Fordham J found that there was no breach of the provisions which prevented prior involvement in the decision making process by the SRO; there was no legitimate expectation based on prior decisions allegedly constituting a practice tantamount to a clear and unambiguous representation; there was an error in the Operative Decision considering whether to apply the test of “properly made” in the 2018 Regulations but the error was not material; and the Operative decision was not tainted by legal irrelevancies. Four grounds for judicial review were therefore rejected.
However, the Claimants succeeded on the ground that the SRO had misappreciated and overlooked the objectively correct meaning and effect of certain key provisions of the Regulations and the applicable guidance as to the requirements of a properly made application, and this had led to the SRO failing to ask the right questions and making public law errors.
Fordham J emphasised the Court’s limited supervisory function relating to interpreting the law (i.e. identifying its objective, legally correct meaning and determining whether Ofgem had acted compatibly with its relevant public law duties) as distinct from questions of application of the legislation and Ofgem’s applicable guidance, and matters of evaluative judgment which were squarely for Ofgem to decide, provided it acted consistently with its public law duties (para 23).
Ofgem argued that there had been no public law error in the Operative Decision and that it had involved matters of appreciation which Ofgem was entitled to regard as highly material as an exercise of reasonable judgment within the ambit of the SRO’s evaluative judgment.
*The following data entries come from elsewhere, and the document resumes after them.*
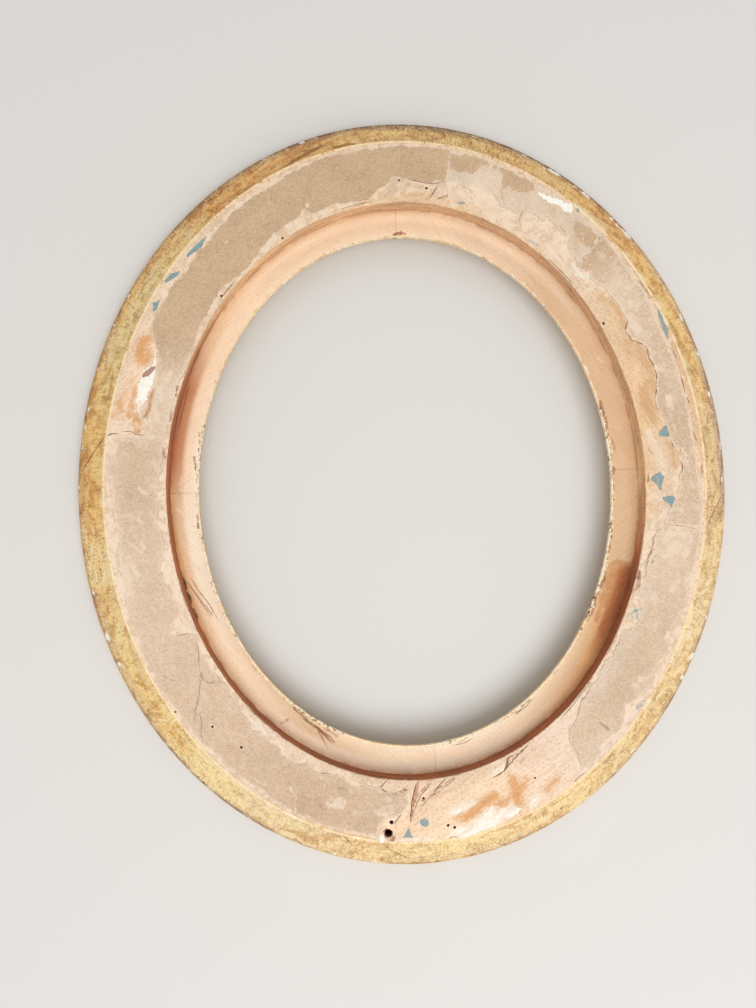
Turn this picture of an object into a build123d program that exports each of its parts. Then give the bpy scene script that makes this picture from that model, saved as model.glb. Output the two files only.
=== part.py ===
from build123d import *
import os
from math import acos, atan2, cos, hypot, pi, radians, sin, sqrt

# An empty oval picture frame, lying on its gilded front with its bare back up.
# Lengths are in millimetres. X is the frame's width, Y its height, Z goes out of the back.
# Z is zero on the face that the front rests on, and X = Y = 0 is the middle of the oval.
# Every contour is an ellipse: its half width is called its reach, and its half height
# is that reach plus one length that is the same all over the frame.

# Driving sizes
rebate_width = 255.0        # oval recess for the glass, side to side
rebate_height = 307.0       # oval recess for the glass, top to bottom
rebate_depth = 10.8         # from the back down to the ledge
ledge_width = 15.0          # ledge that the glass rests on
back_width = 33.0           # flat back, from the recess to the bevel
bevel_width = 20.5          # from the flat back out to the widest rim
frame_depth = 28.0          # flat back to the front fillet

# Moulded front, from the rim inwards
rim_radius = 4.5
fillet_width = 4.5          # flat fillet that the frame lies on
quirk_width = 1.6           # narrow floor between fillet and cove
quirk_depth = 1.8
lip_thickness = 4.4         # from the ledge down to the cove's floor
bead_radius = 3.2
bead_margin = 1.1           # flat between bead and cove
slope_margin = 1.5          # flat between bead and sight slope
slope_width = 8.0           # slope down to the sight edge
sight_edge = 2.6            # thickness of the sight edge
coat_thickness = 0.8        # gesso, bole and gold leaf

# Joinery: a main ring of scarfed segments, with a sight ring let into it from the front
sight_lap = 17.5            # how far the sight ring reaches under the main ring
ledge_skim = 0.5            # the ledge is turned this far below the glued seat
scarf_slope = 1.0           # sideways run of a scarf for each unit of depth
main_joint_top = 26.5       # where each scarf meets the flat back, from the middle lines
main_joint_left = 33.0
main_joint_bottom = -22.0
main_joint_right = -26.0
sight_joint_top = -1.0
sight_joint_left = 2.0
sight_joint_bottom = 10.5
sight_joint_right = 7.5

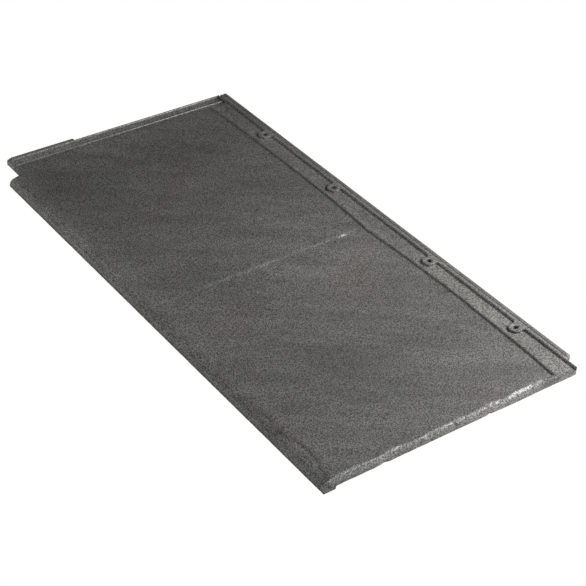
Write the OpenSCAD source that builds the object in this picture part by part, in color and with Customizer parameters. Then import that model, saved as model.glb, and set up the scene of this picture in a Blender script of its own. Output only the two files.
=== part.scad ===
// Double slate roof tile: one moulded panel that looks like two slates laid
// side by side. X runs along the courses, from the side underlap on the left
// to the overlapping edge on the right. Y runs up the roof, from the tail to
// the head, and Z points away from the roof.

/* [Slates] */
// Width of each of the two imitation slates
slate_width = 300; // [220:1:400]
// Depth of the tile from the tail's foot to the head
tile_depth = 302; // [240:1:450]
// Thickness of the slate plate
plate_thickness = 4.5; // [3:0.1:7]
// Height of the plate's underside above the level the tile lies on
underside_height = 5; // [4.2:0.1:9]
// Width of the dressed slope on the last slate's right edge
dressing_width = 9; // [4:0.1:14]
// Drop of the right edge's dressed slope
edge_drop = 2.2; // [1:0.1:2.4]
// How far the last slate's right edge hangs out past its foot
edge_overhang = 3; // [1:0.5:8]
// Rise of the overhang's underside above the plate's underside
overhang_rise = 1.8; // [0.5:0.1:2]
// Width of the dressed slope at the joint between the two slates
joint_dressing = 5; // [2:0.1:9]
// Depth of the joint between the two slates
joint_depth = 1.8; // [0.8:0.1:2.8]
// Width of the flat bottom of that joint
joint_floor = 1.2; // [0.6:0.1:3]

/* [Side underlap] */
// Width of the underlap that the next tile covers
underlap_width = 24; // [20:0.5:40]
// Distance from the tail's foot to the tail end of the underlap
underlap_setback = 15; // [14:0.5:30]
// Length of the wide foot of the outer weather rib, from the tail's foot
wide_rib_end = 99; // [60:1:140]
// Extra width of the outer weather rib along its wide foot
wide_rib_extra = 3.7; // [1:0.1:6]
// Width of each weather rib
rib_width = 2.3; // [1.5:0.1:4]
// Height of the weather ribs above the plate
rib_height = 1.8; // [1:0.1:3]
// Clear width of the water channel between the weather ribs
channel_width = 10; // [6:0.5:14]
// Radius of the underlap's tail corner
underlap_radius = 3; // [2:0.5:8]

/* [Tail nose] */
// Distance from the tile's left edge to the end of the tail nose
nose_start = 35; // [28:0.5:60]
// Width of the nose's foot
foot_width = 13; // [8:0.5:16]
// Distance from the foot to where the dressed nose meets the plate's top
nose_run = 16; // [10:0.5:24]
// Lean of the nose's lower face
nose_lean = 1.5; // [0.5:0.1:3]
// Height of the nose's lower face
nose_face_height = 4; // [2:0.1:5]

/* [Head] */
// Distance from the head to the nail strip's front edge at mid slate
strip_width = 27; // [24:0.5:40]
// Bow of the strip's front edge along each slate
strip_bow = 4; // [1:0.5:8]
// Rise of the nail strip above the slates
strip_rise = 2.3; // [1:0.1:4]
// Width of the raised head ridge
ridge_width = 9; // [6.5:0.5:12]
// Rise of the head ridge and the nail bosses above the nail strip
ridge_rise = 2.7; // [1:0.1:5]
// Distance from the tile's left edge to the ridge's left end
ridge_inset = 9; // [6:0.5:16]
// Gap between the ridge's right end and the next tile's ridge
ridge_gap = 0.5; // [0.2:0.1:3]
// Width of the thin rib that runs on past the ridge's right end
ridge_rib_width = 1.8; // [1:0.1:4]
// Radius of the head's right corner
head_radius = 3; // [0.5:0.5:6]
// Distance from the head to the middle of the ridge's drip groove
drip_setback = 4.6; // [3:0.1:4.6]
// Width of the drip groove
drip_width = 1.2; // [0.6:0.1:2]
// Depth of the drip groove
drip_depth = 0.6; // [0.3:0.1:0.9]
// Width of the rib under the head
head_rib_width = 4; // [3:0.1:6]

/* [Nail bosses] */
// Distance between the two nails of a slate
nail_spacing = 134; // [90:1:180]
// Distance of the nail pair's middle to the right of the slate's middle
nail_offset = 5.5; // [-10:0.5:10]
// Distance from the head to the nails
nail_setback = 15; // [13:0.5:16]
// Diameter of a nail boss
boss_diameter = 14.4; // [11:0.1:18]
// Diameter of a nail hole
nail_hole_diameter = 5.6; // [3:0.1:6]
// Diameter of the sunk seat around a nail hole
seat_diameter = 8.8; // [8:0.1:10.4]
// Depth of that seat
seat_depth = 1.2; // [0.8:0.1:2.4]
// Radius of the webs that run from each boss into the ridge
web_radius = 3; // [1:0.5:5]

/* [Hidden] */

slate_count = 2;
foot_end = underlap_width + slate_count * slate_width;
tile_length = foot_end + edge_overhang;
plate_top = underside_height + plate_thickness;
rib_top = plate_top + rib_height;
strip_top = plate_top + strip_rise;
ridge_top = strip_top + ridge_rise;

outer_rib_x = wide_rib_extra;
inner_rib_x = outer_rib_x + rib_width + channel_width;
ridge_end = foot_end - underlap_width + ridge_inset - ridge_gap;
ridge_front = tile_depth - ridge_width;
ridge_rib_back = ridge_front + ridge_rib_width;
strip_front = tile_depth - strip_width;
strip_front_ends = strip_front - strip_bow;
bow_radius = (pow(slate_width / 2, 2) + pow(strip_bow, 2)) / (2 * strip_bow);
nail_y = tile_depth - nail_setback;
// from a nail's axis to the ridge, and to the middle of each web's curve
nail_to_ridge = ridge_front - nail_y;
web_x = sqrt(pow(boss_diameter / 2 + web_radius, 2) - pow(nail_to_ridge - web_radius, 2));

// how far a cutter passes the surface that it opens
past = 1;
// sides of a small round, and of the long arcs of the nail strip
round_sides = 48;
arc_sides = 360;

// left edge of slate number i
function slate_left(i) = underlap_width + i * slate_width;

// X of nail number n, 0 or 1, on slate number i
function nail_x(i, n) = slate_left(i) + slate_width / 2 + nail_offset + (n - 0.5) * nail_spacing;

// places the children on each nail's axis
module at_nails() {
    for (i = [0 : slate_count - 1], n = [0, 1])
        translate([nail_x(i, n), nail_y, 0]) children();
}

// a straight bar along X with a YZ profile
module bar_along_x(from, to, profile) {
    translate([from, 0, 0]) rotate([90, 0, 90]) linear_extrude(height = to - from) polygon(profile);
}

// a straight bar along Y with an XZ profile
module bar_along_y(from, to, profile) {
    translate([0, to, 0]) rotate([90, 0, 0]) linear_extrude(height = to - from) polygon(profile);
}

// a block between two corners
module block(low, high) {
    translate(low) cube(high - low);
}

// outline of the plate, with the underlap's rounded tail corner
module plate_outline() {
    difference() {
        union() {
            translate([outer_rib_x, underlap_setback])
                square([tile_length - outer_rib_x, ridge_rib_back - underlap_setback]);
            translate([0, underlap_setback + underlap_radius])
                square([outer_rib_x + past, wide_rib_end - underlap_setback - underlap_radius]);
            translate([outer_rib_x, ridge_rib_back - past])
                square([ridge_end - outer_rib_x, ridge_width - ridge_rib_width + past]);
            translate([underlap_radius, underlap_setback + underlap_radius])
                circle(r = underlap_radius, $fn = round_sides);
        }
        difference() {
            translate([-past, underlap_setback - past])
                square([underlap_radius + past, underlap_radius + past]);
            translate([underlap_radius, underlap_setback + underlap_radius])
                circle(r = underlap_radius, $fn = round_sides);
        }
    }
}

// the level plate that carries both slates and the underlap
module plate() {
    translate([0, 0, underside_height]) linear_extrude(height = plate_thickness) plate_outline();
}

// the thick dressed tail edge, whose foot rests on the course below
module tail_nose() {
    bar_along_x(nose_start, tile_length, [
        [0, 0],
        [foot_width, 0],
        [foot_width + past, underside_height],
        [nose_run + past, underside_height],
        [nose_run + past, plate_top],
        [nose_run, plate_top],
        [nose_run * 0.6, plate_top - 0.5],
        [nose_lean + 3, nose_face_height + (plate_top - nose_face_height) * 0.5],
        [nose_lean, nose_face_height],
    ]);
}

// the two weather ribs of the underlap, the outer one with its wide foot and
// the short turn that joins it to the head ridge
module weather_ribs() {
    block([outer_rib_x, underlap_setback + underlap_radius, underside_height],
          [outer_rib_x + rib_width, ridge_front + past, rib_top]);
    block([0, underlap_setback + underlap_radius, underside_height],
          [outer_rib_x + rib_width, wide_rib_end, rib_top]);
    block([inner_rib_x, underlap_setback + underlap_radius, underside_height],
          [inner_rib_x + rib_width, ridge_front - rib_width, rib_top]);
    block([outer_rib_x, ridge_front, underside_height],
          [ridge_inset + past, ridge_rib_back, rib_top]);
}

// outline of the nail strip, whose front edge bows along each slate
module strip_outline() {
    difference() {
        translate([underlap_width, strip_front_ends])
            square([tile_length - underlap_width, ridge_rib_back - strip_front_ends]);
        for (i = [0 : slate_count - 1])
            translate([slate_left(i) + slate_width / 2, strip_front - bow_radius])
                circle(r = bow_radius, $fn = arc_sides);
    }
}

// the raised strip that the nails go through
module nail_strip() {
    translate([0, 0, plate_top - past]) linear_extrude(height = strip_rise + past) strip_outline();
}

// the ridge along the head, its thin rib and its drip groove
module head_ridge() {
    difference() {
        union() {
            block([ridge_inset, ridge_front, underside_height],
                  [ridge_end, tile_depth, ridge_top]);
            block([ridge_inset, ridge_front, underside_height],
                  [tile_length, ridge_rib_back, ridge_top]);
        }
        block([ridge_inset - past, tile_depth - drip_setback - drip_width / 2, ridge_top - drip_depth],
              [tile_length + past, tile_depth - drip_setback + drip_width / 2, ridge_top + past]);
    }
}

// the rib under the head that keeps the tile level
module head_rib() {
    block([ridge_inset, tile_depth - head_rib_width, 0],
          [ridge_end, tile_depth, underside_height + past]);
}

// the round bosses, with a post down to the level the tile lies on
module nail_bosses() {
    at_nails() cylinder(d = boss_diameter, h = ridge_top, $fn = round_sides);
}

// the webs that run from each boss into the ridge
module boss_webs() {
    at_nails() translate([0, 0, underside_height]) linear_extrude(height = ridge_top - underside_height) difference() {
        translate([-web_x, nail_to_ridge - web_radius]) square([2 * web_x, web_radius + past]);
        for (side = [-1, 1])
            translate([side * web_x, nail_to_ridge - web_radius]) circle(r = web_radius, $fn = round_sides);
    }
}

// the nail holes with their sunk seats
module nail_holes() {
    at_nails() {
        translate([0, 0, -past]) cylinder(d = nail_hole_diameter, h = ridge_top + 2 * past, $fn = round_sides);
        translate([0, 0, ridge_top - seat_depth])
            cylinder(d1 = nail_hole_diameter, d2 = seat_diameter, h = seat_depth + 0.001, $fn = round_sides);
    }
}

// the joint that parts the two slates, dressed on its left side
module joint_cut() {
    for (i = [1 : slate_count - 1]) {
        x = slate_left(i);
        floor_z = plate_top - joint_depth;
        bar_along_y(-past, strip_front_ends, [
            [x - joint_dressing, plate_top],
            [x - joint_floor, floor_z],
            [x, floor_z],
            [x + joint_depth / 4, plate_top],
            [x + joint_depth / 4, plate_top + past],
            [x - joint_dressing, plate_top + past],
        ]);
    }
}

// the dressed slope along the right edge of the last slate
module edge_cut() {
    bar_along_y(-past, strip_front_ends, [
        [tile_length - dressing_width, plate_top],
        [tile_length, plate_top - edge_drop],
        [tile_length + past, plate_top - edge_drop],
        [tile_length + past, plate_top + past],
        [tile_length - dressing_width, plate_top + past],
    ]);
}

// the space under the overhanging right edge
module overhang_cut() {
    block([foot_end, -past, -past],
          [tile_length + past, tile_depth + past, underside_height + overhang_rise]);
}

// what the rounded corner at the head's right end leaves out
module corner_cut() {
    corner = [tile_length - head_radius, ridge_rib_back - head_radius];
    difference() {
        block([corner.x, corner.y, 0], [tile_length + past, ridge_rib_back + past, ridge_top + past]);
        translate([corner.x, corner.y, -past])
            cylinder(r = head_radius, h = ridge_top + 3 * past, $fn = round_sides);
    }
}

// the whole tile, one moulded piece, centred on its own footprint
module slate_tile() {
    color("#4b4c4f") translate([-tile_length / 2, -tile_depth / 2, 0])
        difference() {
            union() {
                plate();
                tail_nose();
                weather_ribs();
                nail_strip();
                head_ridge();
                head_rib();
                nail_bosses();
                boss_webs();
            }
            nail_holes();
            joint_cut();
            edge_cut();
            overhang_cut();
            corner_cut();
        }
}

slate_tile();
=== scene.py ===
"""Looks of a double slate roof tile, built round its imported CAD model.

The tile is one moulded panel that imitates two riven slates laid side by side. The plate is a
lofted lattice with the slates' relief in its mesh, and the weather ribs, the head ridge and the
nail bosses are fused with it into one closed shell. Sizes are in millimetres from the tile's own
tail-left corner at floor level, and become metres in the frame as each mesh is made.
"""

import logging
import math
from dataclasses import dataclass, field
from enum import Enum
from typing import Any

import bmesh
import bpy
import numpy as np
from mathutils import Matrix, Vector


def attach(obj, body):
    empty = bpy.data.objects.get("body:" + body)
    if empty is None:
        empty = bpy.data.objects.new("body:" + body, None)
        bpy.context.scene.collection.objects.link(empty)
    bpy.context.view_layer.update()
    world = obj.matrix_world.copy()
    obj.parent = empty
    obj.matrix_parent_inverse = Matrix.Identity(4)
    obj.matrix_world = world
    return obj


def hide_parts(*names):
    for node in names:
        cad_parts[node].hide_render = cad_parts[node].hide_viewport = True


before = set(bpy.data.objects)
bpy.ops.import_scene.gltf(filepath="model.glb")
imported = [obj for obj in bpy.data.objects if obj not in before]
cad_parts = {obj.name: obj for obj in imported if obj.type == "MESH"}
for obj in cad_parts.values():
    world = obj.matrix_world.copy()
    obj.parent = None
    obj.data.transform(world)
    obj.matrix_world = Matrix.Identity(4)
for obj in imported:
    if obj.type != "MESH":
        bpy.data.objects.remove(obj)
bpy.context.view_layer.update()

LOG = logging.getLogger("slate_tile")
MM = 0.001
# points nearer than this, in metres, are one point that a cut left twice
WELD_REACH = 1e-6
NODE = "slate_tile"
BODY = "root"
Array = np.ndarray


# ---------------------------------------------------------------- small helpers


def smooth(value: Array, low: float, high: float) -> Array:
    """Runs smoothly from 0 at low to 1 at high.

    Args:
        value: Numbers to place on the ramp.
        low: Where the ramp starts; it may be the larger one.
        high: Where the ramp ends.

    Returns:
        The share of the ramp passed, from 0 to 1.
    """
    share = np.clip((np.asarray(value, dtype=float) - low) / (high - low), 0.0, 1.0)
    return share * share * (3.0 - 2.0 * share)


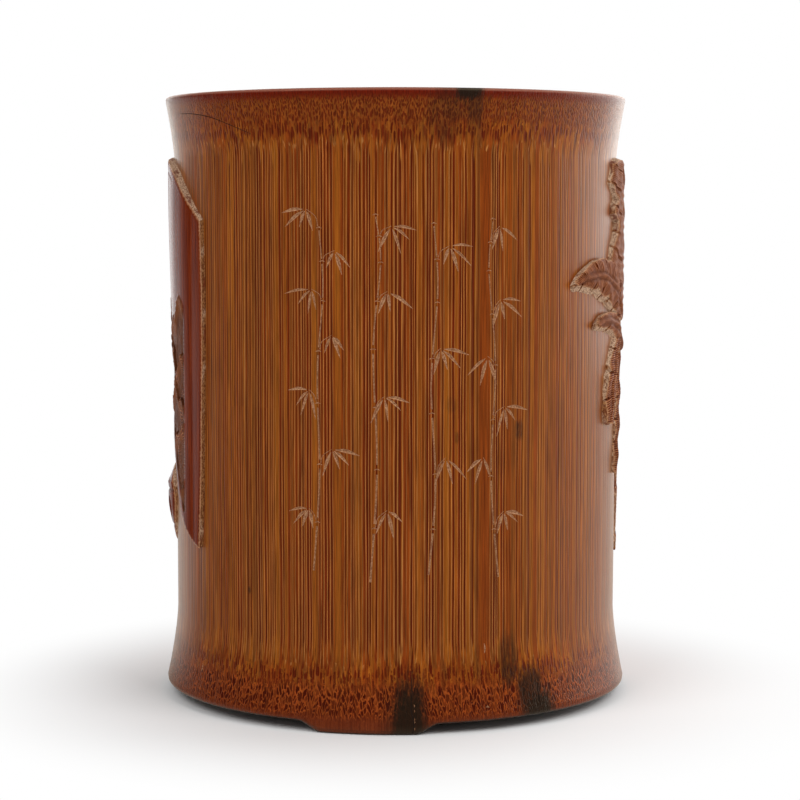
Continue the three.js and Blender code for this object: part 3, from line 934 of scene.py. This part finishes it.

However, Fordham J held that there were ‘core and recurrent themes in the SRO’s reasoning’ (para 79) from which it was possible to ‘trace certain problems lying at the heart of the public law errors in the SRO’s approach’ (para 90).
These recurrent themes related to the requirements of a properly made application. The Operative Decision emphasised the absence of certain elements of the application, such as the absence of identifying a site for producing biomethane and the absence of firm arrangements with any third party for the production of biomethane as reasons for the rejection of the Claimants’ applications.
Fordham J considered each strand of Ofgem’s decision in turn and held that the Operative Decision erroneously treated certain elements as pre-conditions required for registration when they did not appear as such in either the Scheme Regulations nor in any of Ofgem’s guidance, and therefore were not preconditions in law. He emphasised in particular Ofgem’s public law duty of adherence to guidance (absent good reason to depart from it), and highlighted that in making the Operative Decision, the significance of the relevant guidance (which clearly articulated the standard of sufficiency and requirements for applications) was not appreciated.
He noted that certain elements were pre-conditions required for applications made on or after 20 June 2018 (i.e. after the Claimants’ applications) and that these preconditions were not compatible with the Two-Phase Model, but that there was no express or implied previous requirement of that kind under the 2011 Regulations and applicable guidance.
Fordham J concluded that as a result of recurring themes that permeated the Operative Decision as a whole, he could not be convinced that Ofgem’s reasons for rejecting the applications in the Operative Decision would have independently justified a refusal of the applications, and therefore was not satisfied that a lawful decision would be ‘highly likely’ to be ‘not significantly different’. He therefore declined to refuse relief under section 31(2A) Senior Courts Act 1981.
Conclusion
This case serves as a reminder of the Administrative Court’s well-established approach of considering what is required by the legal provisions and also the correct approach to guidance. Fordham J emphasised Ofgem’s public law duty to adhere to its applicable guidance (unless it has good reason to depart from it). In this case, the Court considered that Ofgem had failed to ask the right questions or give due regard to its own guidance, and so when the Operative Decision was looked at as a whole, it contained public law errors in respect of the relevant requirements against which the applications should have been judged.